На допросе у капитана Сейфулла признался, откуда он брал мандарины.
Макарыча прогнали сквозь строй с розгами, оставив на спине многочисленные рубцы. По приходу крейсера в Одессу его хотели списать с «Памяти Азова» на другое судно, однако в силу нетипичности ситуации с таким решением решили повременить.
После возвращения крейсера в Кронштадт указом Государя всему плавсоставу были присвоены новые чины, а матросы, в их числе и Макарыч, получили серебряные кольца с гравировкой «Память Азова» и серьги.
По истечении срока службы Дубровин И.М. подал прошение об оставлении его на крейсере по контракту. Прошение было удовлетворено.
Шел 1906 год.
На судах российского флота среди моряков все чаще стали вспыхивать восстания и бунты против командиров. Не исключением стал и крейсер «Память Азова».

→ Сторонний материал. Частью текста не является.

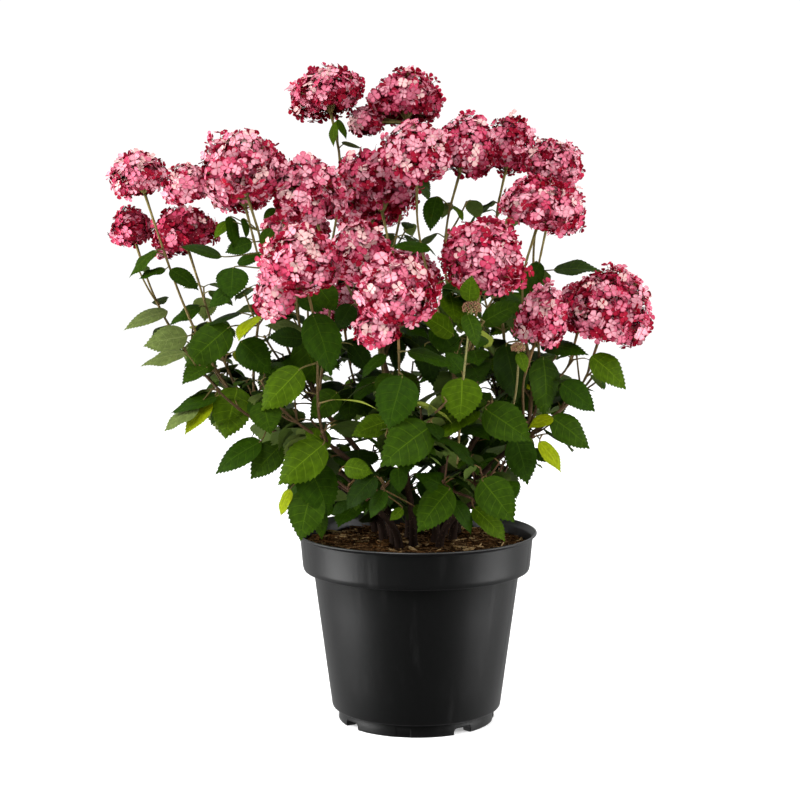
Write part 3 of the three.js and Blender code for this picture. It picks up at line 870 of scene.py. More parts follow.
@dataclass
class PottingMix:
    """Dark peat in the pot, with wood chips, crumbs and root fibres on it."""

    pot: Pot
    centre_z: float = 210
    flat_radius: float = 72
    edge_z: float = 205
    clearance: float = 0.42
    sectors: int = 180
    rings: int = 60
    chips: int = 480
    pale_share: float = 0.34
    chip_length: tuple[float, float] = (1.8, 15)
    crumbs: int = 1500
    crumb_size: tuple[float, float] = (0.7, 1.7)
    fibres: int = 520
    fibre_length: tuple[float, float] = (8, 22)
    fibre_points: int = 6
    seed: int = 11

    @property
    def edge_radius(self) -> float:
        """The radius where the mix meets the pot's inner wall."""
        pot = self.pot
        low, high = pot.band_foot_z + pot.inner_rise, pot.height - pot.lip_depth - pot.wall
        share = (self.edge_z - low) / (high - low)
        widening = share * (pot.band_top_radius - pot.band_foot_radius)
        return pot.band_foot_radius - pot.wall + widening - self.clearance

    def level(self, spots: Array) -> Array:
        """Give the height of the mix's top at places in plan.

        It is level in the middle and falls to the rim by a smooth step, with two noises on it.
        """
        radius = np.linalg.norm(spots[..., :2], axis=-1)
        share = np.clip((radius - self.flat_radius) / (self.edge_radius - self.flat_radius), 0, 1)
        fall = (self.centre_z - self.edge_z) * share * share * (3 - 2 * share)
        plan = spots * [1, 1, 0]
        rough = 1.5 * smooth_noise(plan / 14, 3) + 0.8 * smooth_noise(plan / 4.5, 5)
        return self.centre_z - fall + rough * np.clip(radius / 20, 0.2, 1)

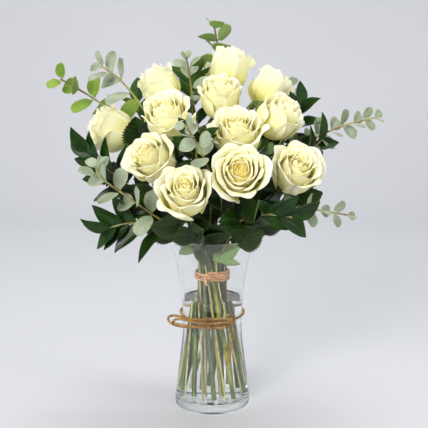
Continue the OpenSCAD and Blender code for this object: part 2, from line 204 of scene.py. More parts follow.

Выписка из документальных материалов: (Восстание в Свеаборге, крейсер «Память Азова»)
Капитан 2-го ранга Нестеров С.П. смело вышел на мятежников и начал кричать и призывать к порядку. На него напирали с ружьями наперевес. Нестеров стал хватать руками ружья за штыки и кричал:
— Что вы делаете? Опомнитесь! Уберите ружья!
Выстрел навылет свалил Нестерова с ног. Откуда-то сверху донеслось:
— В лежачих не стрелять!
Стоящий рядом с упавшим капитаном матрос Дубровин И.М. наотмашь воткнул штык в хрипящего Нестерова…
— Та ить я и не стреляю, ваш высокоблагородь! Не стреляю! Штыками мы, штыками!
Макарыч огляделся по сторонам, эхнул, да и для пущей верности еще раз пробил лезвием грудь капитана.
Эпилог:
Алексашка, прожив на потеху императорской семьи 13 лет, умер в 1902 году.
4 августа 1906 г. в числе 18 человек — участников восстания, «Судом особой комиссии» в Ревеле Дубровин И.М. был приговорен к смертной казни.
Сайфулла до 1917 года проработал в Царском Селе в слоновьем питомнике, и как сложилась его судьба дальше, неизвестно.